## EXERCISE DESCRIPTION
Reproduce exactly the lines below from the one containing "base_shell();" through the one containing "obj.matrix_world = Matrix.Identity(4)", including both, and nothing else.

## COLLECTED DATA

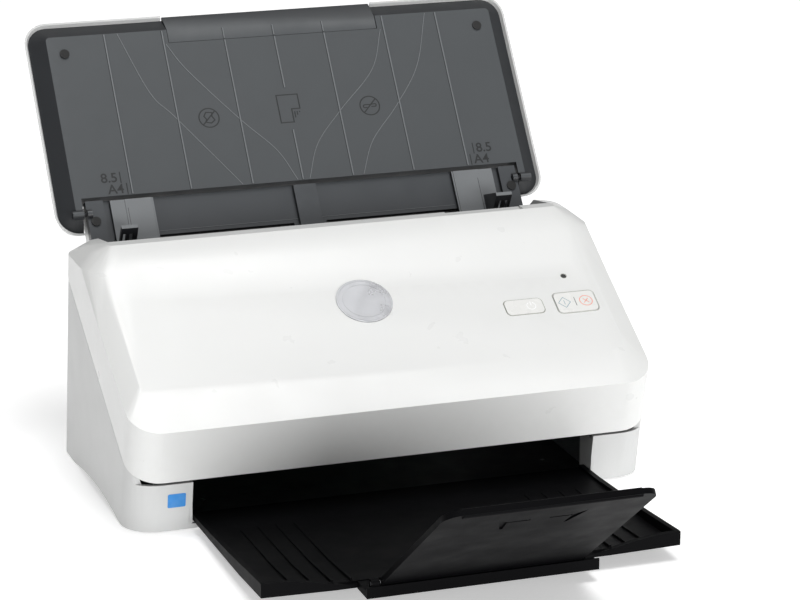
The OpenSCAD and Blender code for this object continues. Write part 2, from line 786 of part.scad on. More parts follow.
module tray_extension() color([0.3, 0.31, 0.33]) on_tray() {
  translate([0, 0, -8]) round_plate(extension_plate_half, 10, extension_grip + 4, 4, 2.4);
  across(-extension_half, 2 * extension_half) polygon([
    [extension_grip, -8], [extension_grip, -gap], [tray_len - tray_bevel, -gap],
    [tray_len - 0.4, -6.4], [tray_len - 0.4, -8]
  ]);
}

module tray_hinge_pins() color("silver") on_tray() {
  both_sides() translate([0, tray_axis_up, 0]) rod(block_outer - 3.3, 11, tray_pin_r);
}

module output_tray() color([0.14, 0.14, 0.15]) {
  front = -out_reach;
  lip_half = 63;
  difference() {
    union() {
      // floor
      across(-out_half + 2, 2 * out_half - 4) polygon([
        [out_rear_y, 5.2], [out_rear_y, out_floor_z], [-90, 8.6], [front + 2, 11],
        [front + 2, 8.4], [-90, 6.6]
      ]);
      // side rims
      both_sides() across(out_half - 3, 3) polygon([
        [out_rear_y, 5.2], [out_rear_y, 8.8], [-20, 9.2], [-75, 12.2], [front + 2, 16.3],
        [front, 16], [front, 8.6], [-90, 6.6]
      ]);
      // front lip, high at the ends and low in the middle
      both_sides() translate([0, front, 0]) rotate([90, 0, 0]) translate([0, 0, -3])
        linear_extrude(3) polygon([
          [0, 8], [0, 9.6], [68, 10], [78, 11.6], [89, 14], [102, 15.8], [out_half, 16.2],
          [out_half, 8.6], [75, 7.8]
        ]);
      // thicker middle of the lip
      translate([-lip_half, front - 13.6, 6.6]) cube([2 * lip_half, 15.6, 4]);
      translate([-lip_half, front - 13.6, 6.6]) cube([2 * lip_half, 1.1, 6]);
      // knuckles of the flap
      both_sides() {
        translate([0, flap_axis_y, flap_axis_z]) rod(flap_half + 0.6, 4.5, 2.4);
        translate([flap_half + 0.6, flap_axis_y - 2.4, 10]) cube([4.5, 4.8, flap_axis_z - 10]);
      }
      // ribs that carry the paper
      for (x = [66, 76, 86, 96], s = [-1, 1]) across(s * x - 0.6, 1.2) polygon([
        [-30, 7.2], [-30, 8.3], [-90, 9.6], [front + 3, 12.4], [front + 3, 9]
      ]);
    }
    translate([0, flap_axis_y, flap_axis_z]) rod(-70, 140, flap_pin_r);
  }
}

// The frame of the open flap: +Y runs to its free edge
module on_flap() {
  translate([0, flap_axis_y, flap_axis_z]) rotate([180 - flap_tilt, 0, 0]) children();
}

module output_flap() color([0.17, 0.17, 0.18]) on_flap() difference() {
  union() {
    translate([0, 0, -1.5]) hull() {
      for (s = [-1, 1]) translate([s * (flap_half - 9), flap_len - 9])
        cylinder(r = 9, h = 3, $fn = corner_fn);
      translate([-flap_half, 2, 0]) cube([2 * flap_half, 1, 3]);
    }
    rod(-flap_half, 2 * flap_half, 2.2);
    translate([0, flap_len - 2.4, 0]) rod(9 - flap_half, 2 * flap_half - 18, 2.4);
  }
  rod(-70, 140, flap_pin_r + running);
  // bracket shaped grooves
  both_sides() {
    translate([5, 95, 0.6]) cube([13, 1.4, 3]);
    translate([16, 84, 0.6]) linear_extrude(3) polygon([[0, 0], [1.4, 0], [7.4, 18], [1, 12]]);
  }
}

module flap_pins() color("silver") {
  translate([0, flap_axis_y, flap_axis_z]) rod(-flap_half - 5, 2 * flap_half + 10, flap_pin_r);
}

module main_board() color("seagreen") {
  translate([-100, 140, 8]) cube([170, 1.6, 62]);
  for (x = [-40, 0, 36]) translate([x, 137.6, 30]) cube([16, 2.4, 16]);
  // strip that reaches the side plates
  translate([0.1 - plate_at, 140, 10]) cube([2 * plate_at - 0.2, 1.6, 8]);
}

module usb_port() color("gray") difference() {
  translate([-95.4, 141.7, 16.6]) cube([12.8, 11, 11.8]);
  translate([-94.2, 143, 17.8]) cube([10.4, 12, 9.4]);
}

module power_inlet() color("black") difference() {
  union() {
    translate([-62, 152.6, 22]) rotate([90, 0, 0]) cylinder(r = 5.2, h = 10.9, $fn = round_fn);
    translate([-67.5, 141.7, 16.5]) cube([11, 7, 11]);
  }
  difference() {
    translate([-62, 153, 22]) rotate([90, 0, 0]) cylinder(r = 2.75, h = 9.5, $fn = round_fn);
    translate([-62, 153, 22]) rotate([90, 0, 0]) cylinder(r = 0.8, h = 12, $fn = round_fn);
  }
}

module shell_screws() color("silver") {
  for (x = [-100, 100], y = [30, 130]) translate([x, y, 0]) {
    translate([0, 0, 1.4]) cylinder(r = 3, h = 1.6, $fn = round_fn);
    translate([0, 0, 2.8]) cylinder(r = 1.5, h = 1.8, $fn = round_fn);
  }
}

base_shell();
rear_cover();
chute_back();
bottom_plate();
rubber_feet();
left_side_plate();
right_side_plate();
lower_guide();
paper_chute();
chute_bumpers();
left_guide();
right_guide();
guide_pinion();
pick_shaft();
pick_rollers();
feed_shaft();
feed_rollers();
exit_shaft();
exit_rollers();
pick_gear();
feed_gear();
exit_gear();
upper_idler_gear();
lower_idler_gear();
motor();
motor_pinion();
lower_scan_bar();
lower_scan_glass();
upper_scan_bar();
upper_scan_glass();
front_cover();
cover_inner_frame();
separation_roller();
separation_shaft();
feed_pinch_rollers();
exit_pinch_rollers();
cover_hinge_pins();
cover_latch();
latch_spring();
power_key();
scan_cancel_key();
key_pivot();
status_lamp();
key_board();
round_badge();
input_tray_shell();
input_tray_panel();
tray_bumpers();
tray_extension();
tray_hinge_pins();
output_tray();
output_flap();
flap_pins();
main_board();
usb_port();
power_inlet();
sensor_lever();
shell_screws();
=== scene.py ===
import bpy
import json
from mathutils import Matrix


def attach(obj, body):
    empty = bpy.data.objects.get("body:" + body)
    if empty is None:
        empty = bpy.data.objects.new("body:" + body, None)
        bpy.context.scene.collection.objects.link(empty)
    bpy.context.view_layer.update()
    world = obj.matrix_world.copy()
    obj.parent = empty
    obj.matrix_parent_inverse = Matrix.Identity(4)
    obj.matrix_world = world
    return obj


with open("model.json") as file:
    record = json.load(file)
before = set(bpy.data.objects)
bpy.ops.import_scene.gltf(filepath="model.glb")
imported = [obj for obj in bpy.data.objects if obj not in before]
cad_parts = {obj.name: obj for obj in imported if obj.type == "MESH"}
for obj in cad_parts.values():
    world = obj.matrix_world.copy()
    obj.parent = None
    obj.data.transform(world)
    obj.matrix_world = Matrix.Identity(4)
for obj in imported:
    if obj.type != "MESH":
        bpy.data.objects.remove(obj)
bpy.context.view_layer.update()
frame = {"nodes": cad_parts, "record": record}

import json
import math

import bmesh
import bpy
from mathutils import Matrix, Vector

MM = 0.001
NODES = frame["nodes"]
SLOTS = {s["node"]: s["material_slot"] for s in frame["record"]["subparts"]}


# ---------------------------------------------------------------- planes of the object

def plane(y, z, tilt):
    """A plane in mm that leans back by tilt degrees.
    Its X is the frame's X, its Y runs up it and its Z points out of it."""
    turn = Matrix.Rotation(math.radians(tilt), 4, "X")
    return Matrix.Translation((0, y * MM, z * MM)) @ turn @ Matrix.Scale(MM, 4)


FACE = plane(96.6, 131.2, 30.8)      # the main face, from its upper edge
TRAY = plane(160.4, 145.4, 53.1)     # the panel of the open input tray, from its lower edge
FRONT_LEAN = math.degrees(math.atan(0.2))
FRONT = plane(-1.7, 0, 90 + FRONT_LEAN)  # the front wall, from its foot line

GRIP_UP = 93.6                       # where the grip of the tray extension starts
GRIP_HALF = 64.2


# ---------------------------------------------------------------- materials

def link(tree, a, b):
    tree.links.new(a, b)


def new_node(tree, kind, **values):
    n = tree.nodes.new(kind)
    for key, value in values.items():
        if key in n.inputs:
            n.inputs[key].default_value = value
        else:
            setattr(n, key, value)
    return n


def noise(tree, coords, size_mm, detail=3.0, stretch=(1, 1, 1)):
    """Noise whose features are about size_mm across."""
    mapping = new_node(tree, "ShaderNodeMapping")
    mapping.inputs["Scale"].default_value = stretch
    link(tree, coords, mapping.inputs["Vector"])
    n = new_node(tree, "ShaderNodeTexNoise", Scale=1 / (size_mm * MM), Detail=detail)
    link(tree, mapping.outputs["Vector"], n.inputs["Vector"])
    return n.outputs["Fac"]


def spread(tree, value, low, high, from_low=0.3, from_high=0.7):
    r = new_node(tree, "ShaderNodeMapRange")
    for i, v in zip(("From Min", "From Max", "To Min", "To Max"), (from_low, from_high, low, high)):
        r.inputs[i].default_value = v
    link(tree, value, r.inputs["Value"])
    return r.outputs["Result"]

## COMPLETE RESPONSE
base_shell();
rear_cover();
chute_back();
bottom_plate();
rubber_feet();
left_side_plate();
right_side_plate();
lower_guide();
paper_chute();
chute_bumpers();
left_guide();
right_guide();
guide_pinion();
pick_shaft();
pick_rollers();
feed_shaft();
feed_rollers();
exit_shaft();
exit_rollers();
pick_gear();
feed_gear();
exit_gear();
upper_idler_gear();
lower_idler_gear();
motor();
motor_pinion();
lower_scan_bar();
lower_scan_glass();
upper_scan_bar();
upper_scan_glass();
front_cover();
cover_inner_frame();
separation_roller();
separation_shaft();
feed_pinch_rollers();
exit_pinch_rollers();
cover_hinge_pins();
cover_latch();
latch_spring();
power_key();
scan_cancel_key();
key_pivot();
status_lamp();
key_board();
round_badge();
input_tray_shell();
input_tray_panel();
tray_bumpers();
tray_extension();
tray_hinge_pins();
output_tray();
output_flap();
flap_pins();
main_board();
usb_port();
power_inlet();
sensor_lever();
shell_screws();
=== scene.py ===
import bpy
import json
from mathutils import Matrix


def attach(obj, body):
    empty = bpy.data.objects.get("body:" + body)
    if empty is None:
        empty = bpy.data.objects.new("body:" + body, None)
        bpy.context.scene.collection.objects.link(empty)
    bpy.context.view_layer.update()
    world = obj.matrix_world.copy()
    obj.parent = empty
    obj.matrix_parent_inverse = Matrix.Identity(4)
    obj.matrix_world = world
    return obj


with open("model.json") as file:
    record = json.load(file)
before = set(bpy.data.objects)
bpy.ops.import_scene.gltf(filepath="model.glb")
imported = [obj for obj in bpy.data.objects if obj not in before]
cad_parts = {obj.name: obj for obj in imported if obj.type == "MESH"}
for obj in cad_parts.values():
    world = obj.matrix_world.copy()
    obj.parent = None
    obj.data.transform(world)
    obj.matrix_world = Matrix.Identity(4)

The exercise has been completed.